* Data shown

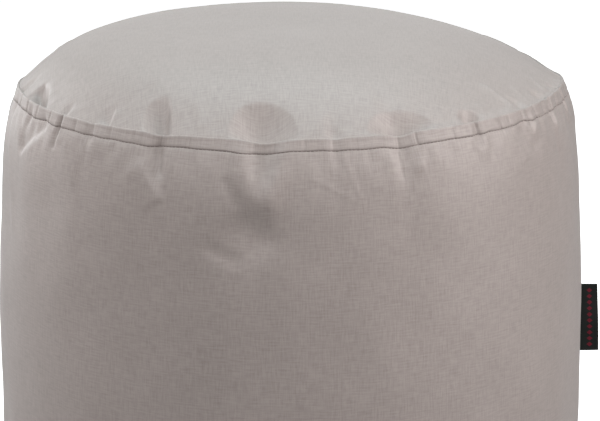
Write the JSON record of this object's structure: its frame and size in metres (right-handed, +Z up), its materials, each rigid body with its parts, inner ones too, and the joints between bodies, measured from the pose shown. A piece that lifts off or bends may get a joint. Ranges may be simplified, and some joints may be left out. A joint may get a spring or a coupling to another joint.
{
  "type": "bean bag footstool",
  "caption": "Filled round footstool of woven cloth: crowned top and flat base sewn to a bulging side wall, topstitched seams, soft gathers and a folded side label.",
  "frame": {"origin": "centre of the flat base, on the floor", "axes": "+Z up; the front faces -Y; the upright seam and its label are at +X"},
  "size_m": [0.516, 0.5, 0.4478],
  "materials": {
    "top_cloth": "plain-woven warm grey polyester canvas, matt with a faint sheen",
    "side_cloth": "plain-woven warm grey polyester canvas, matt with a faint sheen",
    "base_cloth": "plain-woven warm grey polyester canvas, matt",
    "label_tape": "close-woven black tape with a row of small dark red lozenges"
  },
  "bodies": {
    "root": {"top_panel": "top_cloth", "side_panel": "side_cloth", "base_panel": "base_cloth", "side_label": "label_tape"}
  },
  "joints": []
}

* What this task involves
Return the lines above exactly, keeping every word.

* Exercise answer
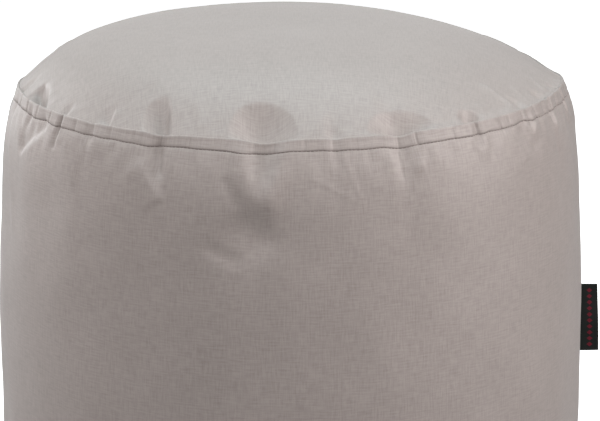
Write the JSON record of this object's structure: its frame and size in metres (right-handed, +Z up), its materials, each rigid body with its parts, inner ones too, and the joints between bodies, measured from the pose shown. A piece that lifts off or bends may get a joint. Ranges may be simplified, and some joints may be left out. A joint may get a spring or a coupling to another joint.
{
  "type": "bean bag footstool",
  "caption": "Filled round footstool of woven cloth: crowned top and flat base sewn to a bulging side wall, topstitched seams, soft gathers and a folded side label.",
  "frame": {"origin": "centre of the flat base, on the floor", "axes": "+Z up; the front faces -Y; the upright seam and its label are at +X"},
  "size_m": [0.516, 0.5, 0.4478],
  "materials": {
    "top_cloth": "plain-woven warm grey polyester canvas, matt with a faint sheen",
    "side_cloth": "plain-woven warm grey polyester canvas, matt with a faint sheen",
    "base_cloth": "plain-woven warm grey polyester canvas, matt",
    "label_tape": "close-woven black tape with a row of small dark red lozenges"
  },
  "bodies": {
    "root": {"top_panel": "top_cloth", "side_panel": "side_cloth", "base_panel": "base_cloth", "side_label": "label_tape"}
  },
  "joints": []
}